– Деньги нужны были. Задолжал я. Да и трудно было чертить. Глаза слабы. И Август Польский говорить не уставал… «Ни к чему августейшему сыну очень уж учиться. За него все другие сделают. Важнее по-французски говорить да танцевать легко и красиво».
– Король совсем не прав. – серьезно сказала жена. – Этого хватит только чтобы сидеть на троне. Что бы править – нужно намного больше. – Она вздохнула. Почему вздохнула? Потому что ясно было уже ей, что для первого Алексей готов уже сегодня, не совсем правда, но готов. А вот для второго вряд ли будет готов и завтра, и даже когда бы то ни было.
22
Не могла дочь написать матери и о том, что муж ее – худ и слаб, и что врачи подозревают у него чахотку. И написать о самом плохом она тоже не могла, а именно о том, что явилась и причина, буквально заставившая ускорить отъезд Алексиса на лечение; причина эта в том что с ним случился у д а р; не тяжкий, правда, поразивший правую сторону, но не лишивший, слава Богу, языка.
Царевича скоро отпустило. Но напугал он всех изрядно. Уже в апреле он выехал в Карлсбад. И уж совсем не хотела, вовсе не хотела прямо писать дочь, например, о том, что муж много пьет и в пьяном виде даже руку на нее поднимает.
Нельзя было писать и о том, что отношение к ней здесь в Петербурге далеко не ото всех хорошее, что только жена царя Екатерина ее, Софию Шарлотту, по-видимому, действительно любит; что младшая сестра царя, которую зовут Натали – смотрит на нее как Мегера, с нескрываемой ненавистью. И не дай Бог, родится девочка; тогда ей, любимой дочери своих родителей станет совсем плохо; так плохо что и сказать нельзя.
А что же можно было писать? Что в начале апреля Алексисис уехал в Карлсбад; что расстались они хорошо; что уехал из Петербурга и свекор-царь, и что она сызнова как-будто одна и так будет не менее полугода.
Зададимся, однако, вопросом. Чего опасалась София Шарлотта, почему так осторожно подходила к тому – что писать, а что не писать? Все просто. Она опасалась перлюстрации своих писем и поэтому старалась, чтобы они выглядели в русских глазах попристойнее.
23
Инсульт, случившийся с Алексеем, настолько встревожил отца, что Петр уже в мае присылает из Ревеля строгое письмо, в котором приказывает, чтобы роды Софии Шарлотты свидетельствовали надежные персоны, которым он, Петр, вполне доверял, а именно: жена канцлера Головкина жена генерала Брюса, а также Авдотья Ржевская. А свидетельствовать рождение они должны были затем, чтобы Петр получил уверенность в том, что ребенок – не подменный. Когда об этой воле свекра сказали будущей матери, она наверняка в мыслях своих бурно возмутилась. Но вслух возмущаться не стала, не стала и протестовать. Поджала только губы и ответила кротко: «Ну что же, раз это так необходимо…»
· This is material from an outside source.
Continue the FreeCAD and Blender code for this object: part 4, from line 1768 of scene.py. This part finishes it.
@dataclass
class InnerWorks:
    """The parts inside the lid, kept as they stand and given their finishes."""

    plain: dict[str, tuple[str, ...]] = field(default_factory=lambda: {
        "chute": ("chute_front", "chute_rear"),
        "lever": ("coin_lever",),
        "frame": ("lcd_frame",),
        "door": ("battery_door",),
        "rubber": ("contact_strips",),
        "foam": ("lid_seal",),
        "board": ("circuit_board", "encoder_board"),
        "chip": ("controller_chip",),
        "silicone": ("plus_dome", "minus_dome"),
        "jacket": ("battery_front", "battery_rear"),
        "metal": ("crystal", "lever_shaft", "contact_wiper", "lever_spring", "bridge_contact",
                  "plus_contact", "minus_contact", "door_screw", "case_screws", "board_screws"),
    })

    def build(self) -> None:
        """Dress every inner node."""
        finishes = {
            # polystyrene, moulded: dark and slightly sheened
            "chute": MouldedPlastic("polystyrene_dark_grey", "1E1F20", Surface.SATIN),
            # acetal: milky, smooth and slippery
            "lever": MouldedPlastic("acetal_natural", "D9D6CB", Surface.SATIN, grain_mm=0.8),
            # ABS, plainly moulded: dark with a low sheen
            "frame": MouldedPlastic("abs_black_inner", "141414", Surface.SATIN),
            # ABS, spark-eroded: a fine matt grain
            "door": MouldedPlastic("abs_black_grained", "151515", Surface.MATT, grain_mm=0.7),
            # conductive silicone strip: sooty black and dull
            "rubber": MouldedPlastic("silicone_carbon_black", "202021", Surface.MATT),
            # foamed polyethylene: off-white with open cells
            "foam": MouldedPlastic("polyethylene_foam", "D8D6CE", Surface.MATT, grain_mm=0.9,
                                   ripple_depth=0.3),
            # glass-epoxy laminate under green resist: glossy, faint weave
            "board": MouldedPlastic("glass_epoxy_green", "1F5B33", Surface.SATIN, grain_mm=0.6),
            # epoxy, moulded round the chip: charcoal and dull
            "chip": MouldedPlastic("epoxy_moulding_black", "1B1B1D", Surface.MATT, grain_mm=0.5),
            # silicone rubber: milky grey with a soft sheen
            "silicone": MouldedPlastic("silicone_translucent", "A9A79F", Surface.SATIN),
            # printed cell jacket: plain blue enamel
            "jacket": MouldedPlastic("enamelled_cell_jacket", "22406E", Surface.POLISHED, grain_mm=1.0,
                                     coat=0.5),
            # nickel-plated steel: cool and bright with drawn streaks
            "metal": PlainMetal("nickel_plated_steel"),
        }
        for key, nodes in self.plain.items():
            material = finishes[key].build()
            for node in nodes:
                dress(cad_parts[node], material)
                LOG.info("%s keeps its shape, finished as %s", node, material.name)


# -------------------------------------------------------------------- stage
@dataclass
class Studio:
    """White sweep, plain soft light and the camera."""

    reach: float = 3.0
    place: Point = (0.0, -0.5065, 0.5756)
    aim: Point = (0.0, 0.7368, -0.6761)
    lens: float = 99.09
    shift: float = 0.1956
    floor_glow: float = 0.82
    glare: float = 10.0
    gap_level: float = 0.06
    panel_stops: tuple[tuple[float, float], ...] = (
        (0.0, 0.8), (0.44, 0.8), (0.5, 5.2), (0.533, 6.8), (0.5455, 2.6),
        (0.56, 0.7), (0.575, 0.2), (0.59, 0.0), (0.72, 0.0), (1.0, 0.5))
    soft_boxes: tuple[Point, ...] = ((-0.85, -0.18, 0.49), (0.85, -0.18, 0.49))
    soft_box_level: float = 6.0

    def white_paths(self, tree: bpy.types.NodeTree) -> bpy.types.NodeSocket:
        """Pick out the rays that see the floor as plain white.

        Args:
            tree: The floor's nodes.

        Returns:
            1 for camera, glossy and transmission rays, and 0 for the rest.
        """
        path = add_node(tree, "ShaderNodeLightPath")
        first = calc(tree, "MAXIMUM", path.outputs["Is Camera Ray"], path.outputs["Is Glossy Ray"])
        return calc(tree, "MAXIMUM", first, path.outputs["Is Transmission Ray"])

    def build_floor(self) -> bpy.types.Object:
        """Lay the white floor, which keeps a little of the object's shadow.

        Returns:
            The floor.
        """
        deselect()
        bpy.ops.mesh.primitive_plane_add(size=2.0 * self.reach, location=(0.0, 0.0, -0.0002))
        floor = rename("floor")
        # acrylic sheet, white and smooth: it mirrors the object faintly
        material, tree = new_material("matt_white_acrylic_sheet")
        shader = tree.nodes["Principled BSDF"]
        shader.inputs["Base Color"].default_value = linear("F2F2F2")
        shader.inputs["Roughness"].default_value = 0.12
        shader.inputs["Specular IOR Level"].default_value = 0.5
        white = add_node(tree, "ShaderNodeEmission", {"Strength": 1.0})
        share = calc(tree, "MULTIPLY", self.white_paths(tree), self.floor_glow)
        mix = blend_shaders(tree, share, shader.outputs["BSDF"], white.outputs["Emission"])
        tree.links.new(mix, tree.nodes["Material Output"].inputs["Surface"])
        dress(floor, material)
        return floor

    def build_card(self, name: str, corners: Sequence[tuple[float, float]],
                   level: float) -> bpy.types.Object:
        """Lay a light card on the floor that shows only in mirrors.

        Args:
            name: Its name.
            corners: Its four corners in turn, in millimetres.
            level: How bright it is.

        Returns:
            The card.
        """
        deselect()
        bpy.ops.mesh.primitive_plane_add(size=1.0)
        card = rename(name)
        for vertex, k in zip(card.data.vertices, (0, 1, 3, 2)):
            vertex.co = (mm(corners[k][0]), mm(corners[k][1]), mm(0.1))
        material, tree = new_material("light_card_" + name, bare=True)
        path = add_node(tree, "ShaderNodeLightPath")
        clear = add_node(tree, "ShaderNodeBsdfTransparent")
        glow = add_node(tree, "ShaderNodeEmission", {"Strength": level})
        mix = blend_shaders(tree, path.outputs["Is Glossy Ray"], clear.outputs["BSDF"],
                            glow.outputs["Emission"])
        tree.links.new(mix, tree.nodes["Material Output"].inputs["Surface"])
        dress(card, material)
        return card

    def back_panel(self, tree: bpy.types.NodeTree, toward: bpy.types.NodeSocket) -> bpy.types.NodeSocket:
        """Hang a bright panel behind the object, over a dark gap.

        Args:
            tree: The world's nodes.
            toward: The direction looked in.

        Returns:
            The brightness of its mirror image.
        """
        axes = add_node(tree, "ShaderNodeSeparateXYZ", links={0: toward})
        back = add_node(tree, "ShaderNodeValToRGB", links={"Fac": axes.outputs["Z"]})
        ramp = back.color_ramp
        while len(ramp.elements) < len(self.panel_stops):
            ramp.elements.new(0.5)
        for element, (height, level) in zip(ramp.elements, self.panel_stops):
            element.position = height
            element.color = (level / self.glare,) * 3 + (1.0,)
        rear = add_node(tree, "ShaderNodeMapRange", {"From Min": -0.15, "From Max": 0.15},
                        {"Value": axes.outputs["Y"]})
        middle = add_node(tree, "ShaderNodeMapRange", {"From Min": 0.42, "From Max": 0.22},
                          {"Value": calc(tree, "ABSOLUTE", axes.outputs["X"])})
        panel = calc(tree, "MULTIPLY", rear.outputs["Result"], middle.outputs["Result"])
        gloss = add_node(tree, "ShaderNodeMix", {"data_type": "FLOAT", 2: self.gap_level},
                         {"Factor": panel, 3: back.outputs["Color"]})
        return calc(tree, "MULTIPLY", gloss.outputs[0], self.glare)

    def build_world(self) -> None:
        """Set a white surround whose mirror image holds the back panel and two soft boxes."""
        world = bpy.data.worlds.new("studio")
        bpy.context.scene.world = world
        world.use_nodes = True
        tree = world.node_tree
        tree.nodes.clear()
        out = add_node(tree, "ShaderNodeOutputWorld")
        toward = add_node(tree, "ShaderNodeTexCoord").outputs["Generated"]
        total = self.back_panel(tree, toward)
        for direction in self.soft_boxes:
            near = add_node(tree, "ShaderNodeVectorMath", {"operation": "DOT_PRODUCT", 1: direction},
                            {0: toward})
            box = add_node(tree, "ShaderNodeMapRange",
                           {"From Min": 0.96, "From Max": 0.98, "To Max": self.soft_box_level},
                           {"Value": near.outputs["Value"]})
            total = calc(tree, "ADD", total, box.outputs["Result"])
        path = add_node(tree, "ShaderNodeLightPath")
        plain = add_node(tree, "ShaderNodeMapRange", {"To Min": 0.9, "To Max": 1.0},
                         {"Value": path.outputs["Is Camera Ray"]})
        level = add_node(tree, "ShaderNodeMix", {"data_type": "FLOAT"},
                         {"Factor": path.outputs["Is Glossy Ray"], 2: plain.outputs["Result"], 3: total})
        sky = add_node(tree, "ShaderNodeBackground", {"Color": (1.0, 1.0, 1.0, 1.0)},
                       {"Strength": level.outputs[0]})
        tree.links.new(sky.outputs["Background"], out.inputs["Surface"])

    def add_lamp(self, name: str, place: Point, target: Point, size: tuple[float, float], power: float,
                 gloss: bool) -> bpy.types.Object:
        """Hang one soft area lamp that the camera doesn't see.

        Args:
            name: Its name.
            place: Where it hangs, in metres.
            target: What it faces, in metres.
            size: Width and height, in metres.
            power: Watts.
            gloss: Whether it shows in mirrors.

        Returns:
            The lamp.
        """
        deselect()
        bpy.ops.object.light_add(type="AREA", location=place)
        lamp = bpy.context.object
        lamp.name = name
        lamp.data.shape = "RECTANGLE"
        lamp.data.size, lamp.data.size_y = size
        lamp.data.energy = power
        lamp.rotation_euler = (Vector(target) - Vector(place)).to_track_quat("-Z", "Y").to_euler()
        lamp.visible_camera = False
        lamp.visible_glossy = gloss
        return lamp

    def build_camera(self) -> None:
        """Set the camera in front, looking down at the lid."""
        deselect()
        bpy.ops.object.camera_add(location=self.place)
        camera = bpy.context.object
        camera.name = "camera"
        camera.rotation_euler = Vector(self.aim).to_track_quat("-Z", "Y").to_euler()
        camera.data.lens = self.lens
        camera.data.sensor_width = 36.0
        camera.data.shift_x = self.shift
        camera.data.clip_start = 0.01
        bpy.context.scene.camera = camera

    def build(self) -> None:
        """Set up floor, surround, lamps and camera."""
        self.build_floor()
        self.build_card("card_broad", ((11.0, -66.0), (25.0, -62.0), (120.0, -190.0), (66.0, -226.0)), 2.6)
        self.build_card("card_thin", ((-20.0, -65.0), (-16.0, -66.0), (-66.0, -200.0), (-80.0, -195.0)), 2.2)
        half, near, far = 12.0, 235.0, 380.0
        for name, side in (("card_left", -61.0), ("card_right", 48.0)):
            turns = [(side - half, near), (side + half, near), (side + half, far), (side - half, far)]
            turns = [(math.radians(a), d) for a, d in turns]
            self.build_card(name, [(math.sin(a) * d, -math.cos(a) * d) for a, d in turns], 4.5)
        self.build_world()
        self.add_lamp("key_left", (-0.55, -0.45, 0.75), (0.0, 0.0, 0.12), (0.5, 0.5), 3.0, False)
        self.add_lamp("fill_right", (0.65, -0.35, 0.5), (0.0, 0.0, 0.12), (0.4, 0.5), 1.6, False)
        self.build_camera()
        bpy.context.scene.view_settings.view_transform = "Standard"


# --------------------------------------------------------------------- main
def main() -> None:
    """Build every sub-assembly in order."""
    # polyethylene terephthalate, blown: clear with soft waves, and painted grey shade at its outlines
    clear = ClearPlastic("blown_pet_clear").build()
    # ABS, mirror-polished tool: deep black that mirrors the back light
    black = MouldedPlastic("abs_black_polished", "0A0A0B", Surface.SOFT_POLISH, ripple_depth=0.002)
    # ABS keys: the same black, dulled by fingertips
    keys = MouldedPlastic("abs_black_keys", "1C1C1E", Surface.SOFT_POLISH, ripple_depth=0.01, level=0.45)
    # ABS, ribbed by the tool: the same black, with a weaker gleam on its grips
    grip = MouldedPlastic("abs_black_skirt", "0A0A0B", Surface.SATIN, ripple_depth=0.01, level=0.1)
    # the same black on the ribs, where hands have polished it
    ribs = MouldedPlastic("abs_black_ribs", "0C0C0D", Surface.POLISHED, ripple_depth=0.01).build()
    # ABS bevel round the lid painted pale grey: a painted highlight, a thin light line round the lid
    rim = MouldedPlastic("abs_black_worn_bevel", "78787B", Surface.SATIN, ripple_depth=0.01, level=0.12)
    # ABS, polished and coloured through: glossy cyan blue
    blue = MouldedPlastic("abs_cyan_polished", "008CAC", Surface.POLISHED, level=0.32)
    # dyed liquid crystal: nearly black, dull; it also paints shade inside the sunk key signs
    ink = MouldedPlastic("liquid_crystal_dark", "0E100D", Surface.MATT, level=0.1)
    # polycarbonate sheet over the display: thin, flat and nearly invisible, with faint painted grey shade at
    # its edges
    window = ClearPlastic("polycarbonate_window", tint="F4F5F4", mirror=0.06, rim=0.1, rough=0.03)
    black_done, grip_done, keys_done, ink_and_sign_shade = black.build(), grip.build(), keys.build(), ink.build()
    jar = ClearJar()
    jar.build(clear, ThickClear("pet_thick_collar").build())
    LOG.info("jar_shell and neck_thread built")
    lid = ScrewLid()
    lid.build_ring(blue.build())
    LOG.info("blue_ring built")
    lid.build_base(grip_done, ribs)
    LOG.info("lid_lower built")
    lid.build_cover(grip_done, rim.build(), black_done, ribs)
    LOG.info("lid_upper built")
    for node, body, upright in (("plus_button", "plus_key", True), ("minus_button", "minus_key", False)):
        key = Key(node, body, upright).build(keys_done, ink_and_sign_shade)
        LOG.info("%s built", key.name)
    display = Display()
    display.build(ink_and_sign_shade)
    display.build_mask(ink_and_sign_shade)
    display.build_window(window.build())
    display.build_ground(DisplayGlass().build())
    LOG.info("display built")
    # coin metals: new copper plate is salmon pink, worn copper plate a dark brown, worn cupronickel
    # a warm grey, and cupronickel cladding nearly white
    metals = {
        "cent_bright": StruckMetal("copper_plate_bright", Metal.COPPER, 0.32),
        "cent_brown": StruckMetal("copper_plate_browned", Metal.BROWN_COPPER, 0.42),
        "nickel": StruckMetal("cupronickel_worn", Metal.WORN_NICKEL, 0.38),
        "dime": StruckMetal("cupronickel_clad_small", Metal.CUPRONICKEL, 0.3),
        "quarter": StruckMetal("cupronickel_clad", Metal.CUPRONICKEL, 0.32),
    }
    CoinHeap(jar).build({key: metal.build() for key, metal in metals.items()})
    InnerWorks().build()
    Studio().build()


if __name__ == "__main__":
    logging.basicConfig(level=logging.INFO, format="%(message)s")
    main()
Сами же роды имели быть 12 июля 1714 года. Родилась девочка. Ее нарекли Наталией. Вероятно, чтобы польстить царской сестрице. А может быть и в честь прабабушки покойной.
Расстроенная вконец неудачею, роженица, еще слабою рукою, пишет Екатерине Алексеевне покаянное письмо, в котором обещает, что следующие роды будут уж точно удачными, и мальчик обязательно родится и все будут довольны, и прежде всех, конечно, Его Величество.
Все понимают, что роженице надо бы отдохнуть, но где можно отдохнуть лучше всего как не дома? И ее – с деньгами, подарками и иными многими милостями отправляют домой, в дорогой ее сердцу Вольфенбюттель. И при этом не ограничивают жестко время отдыха; было сказано, чтобы она помнила: царевич пробудет в Карлсбаде не более полугода.
24
И действительно – через полгода Алексей Петрович возвратился в Санкт-Петербург – посвежевший и пополневший. Примерно в это же время, ну, может быть, чуть-чуть после мужа, в новую столицу русских вернулась и отдохнувшая дома София Шарлотта.
Они повели себя вполне любовно, так что многим казалось, что всем размолвкам конец. Муж и жена встретились снова. Они здоровы, веселы и счастливы. И полны решимости исправить огрех – произвести, наконец, на свет Божий сына.